Examine E's statement. The sentence can be false only if the antecedent is true (the sentence is true) and the consequent is false (D's statement is false). This is contradictory. So, we will assume this statement is true.

This means that D's statement is true. This means that D is a Truth-teller.

This means that E is also a Truth-teller. We have found the two Truth-tellers.

1) Assume A is a Joker. If this is the case, then C cannot be a Liar or his statement would be true. A and C would be the Jokers, making B and F the Liars. Their statements would both be false, so this checks out.

2) Assume that A is a Liar. This means that B cannot be a Liar and must be a Joker. F's statement is true, so he must be the other Joker. C would then have to be the other Liar. His statement is false, so this seems to check out as well.

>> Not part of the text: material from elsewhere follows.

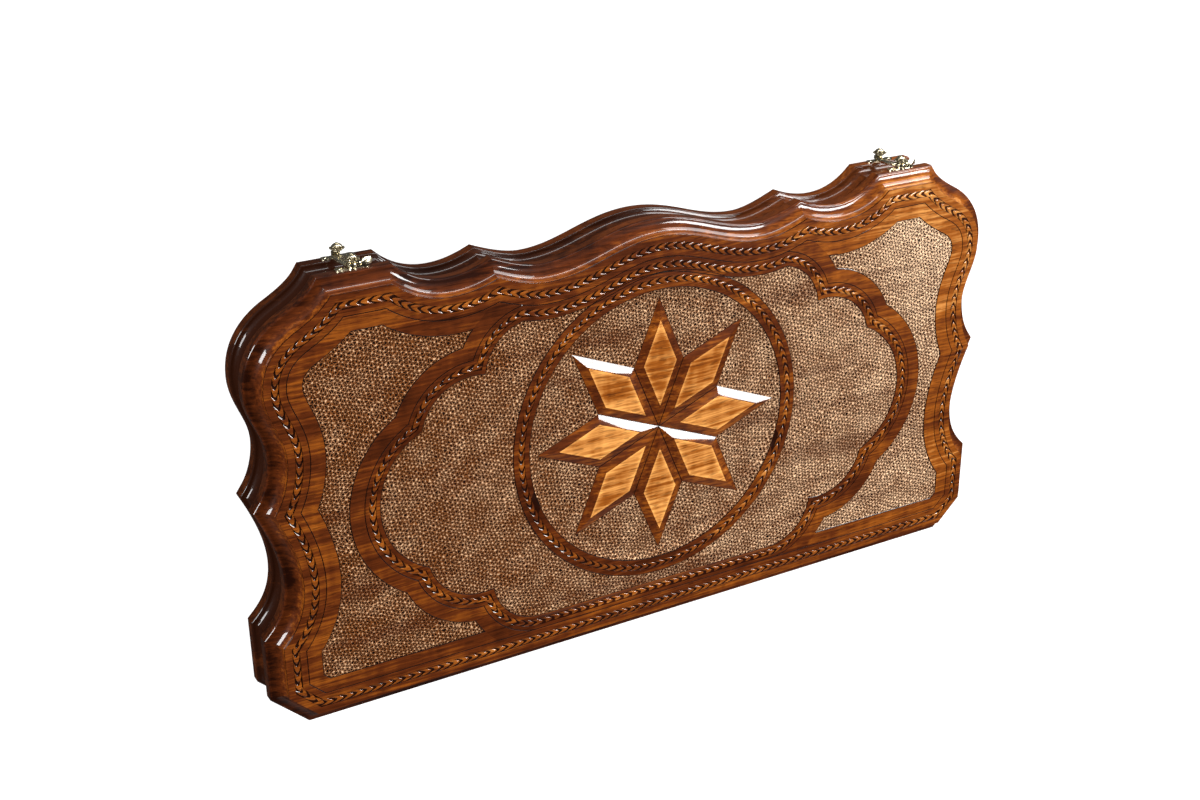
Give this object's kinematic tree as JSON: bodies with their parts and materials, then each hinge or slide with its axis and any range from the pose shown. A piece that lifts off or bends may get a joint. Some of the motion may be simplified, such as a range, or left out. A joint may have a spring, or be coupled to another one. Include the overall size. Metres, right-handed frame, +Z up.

This leaves me with two solutions. Both give the same pairings: D and E are pairs (unambiguously Truth-tellers), A and C are pairs (either both Liars or both Jokers) and B and F are pairs (again either Liars or Jokers).

I have capitalized the terms here to make a distinction. A Joker can make false statements. If I hear X, who is a Joker, make a false statement, then I can say: "X is a liar." This is true even though X is not a Liar per se. If we assumed that F's statement means simply that A's statement is not true, then case 2) would be the only valid solution and we could tell everyone's orientation. I thought at first that this was the intention but then realized that in fact the two cases provide the one answer that was asked for. An extra twist that I certainly appreciated and should have called out in the first place.

Interesting puzzle!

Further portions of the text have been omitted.